Cheguei na Praça Afonso Botelho (mais conhecida como praça do Atlético) exatamente 13:10. Os ônibus da Máfia Azul (num total de três), a torcida organizada do Cruzeiro haviam chegado a pouco e notava-se a presença um grande contingente de pessoas trajadas de azul, sendo recepcionadas por torcedores da TOF em frente à Baixada e aos poucos se dirigindo a Sede (Diário de Campo, Atlético x Cruzeiro, 13/09/2003).

    Em meio das trocas de "panos"4 feitas pelos torcedores na sede, da mistura do ritmo das baterias, as mulheres associadas vão chegando e aos poucos misturam-se aos torcedores para aguardar o início do jogo.

    Ao final do jogo todos se dirigem a Sede, e apesar da derrota do time da casa o clima é de alegria e união. A troca de panos continua e um maior número de mulheres está presente, segundo elas "dar uma olhada nos mineirinhos" (Diário de Campo Atlético x Cruzeiro, 13/09/2003).
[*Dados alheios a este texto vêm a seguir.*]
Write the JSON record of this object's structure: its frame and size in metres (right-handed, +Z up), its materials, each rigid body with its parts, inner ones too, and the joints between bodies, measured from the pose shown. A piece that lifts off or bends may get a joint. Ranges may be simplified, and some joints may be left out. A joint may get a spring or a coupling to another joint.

    Só olhar mesmo, porque nenhuma delas ousou conversar com alguns que passavam, olhavam e ainda teciam alguns comentários sobre elas.

    A única exceção que chamou mais atenção foi uma torcedora alheia a esse grupinho que "aparentando estar alcoolizada estava conversando com todos. Pediu até que eu tirasse uma foto dela (com a minha câmera) com um torcedor cruzeirense que nem ela e nem eu sabíamos quem era. A foto ficou comigo e na hora ela nem se preocupou como iria vê-la posteriormente (ver anexo 10)" (Diário de Campo, Atlético x Cruzeiro, 13/09/2003).

    O que vale ressaltar é que o respeito era mútuo e a união prevaleceu em todos os momentos.


Notas

  1. Nome dado ao clássico envolvendo o Clube Atlético Paranaense e o Coritiba Foot Ball Club.

  2. Torcida Organizada com menor número de associados, fundada em 1992 e extinta em 2000. Segundo eles devido às perseguições sofridas pelos torcedores da TOF, que, em contrapartida, se defendem alegando que a Ultras aliou-se com a Império Alviverde, maior TO do Coritiba Foot Ball Club - o maior rival do Clube Atlético Paranaense, após estes o defenderem em uma briga no Estádio do Coritiba. Hoje, 2003, a TO Ultras do Atlético está aos poucos se inserindo novamente no âmbito futebolístico.

  3. Gaviões Alvinegros do Figueirense-SC, Falange Azul do Londrina-PR, Leões da Fabulosa da Portuguesa-SP, Fiel Força Tricolor do Botafogo-SP, Máfia Azul do Cruzeiro-MG, Os Imbatíveis do Vitória - BA, Leões da Tuf do Fortaleza - CE, Remoçada do Remo -PA.

  4. Os torcedores trazem mochilas repletas de material da sua TO para trocar por material da TO alheia.


Referências

  • A REVISTA VIRTUAL DAS TORCIDAS ORGANIZADAS. Informações sobre as torcidas co-irmãs. Disponível em http://www.brasilultra.com.br. Acesso em agosto de 2003.

  • DA SILVA, Viviane Hansen. Pesquisa de campo. Curitiba, 22 jul.2003. Entrevista com M.P, na Sede da Torcida Organizada Os Fanáticos, em 22 de jul. de 2003.

  • DA SILVA, Viviane Hansen. Diário de Campo. Curitiba, jul à out de 2003.

  • TOLEDO, Luiz Henrique. Torcidas Organizadas de Futebol. Campinas: Autores Associados/Anpocs, 1996.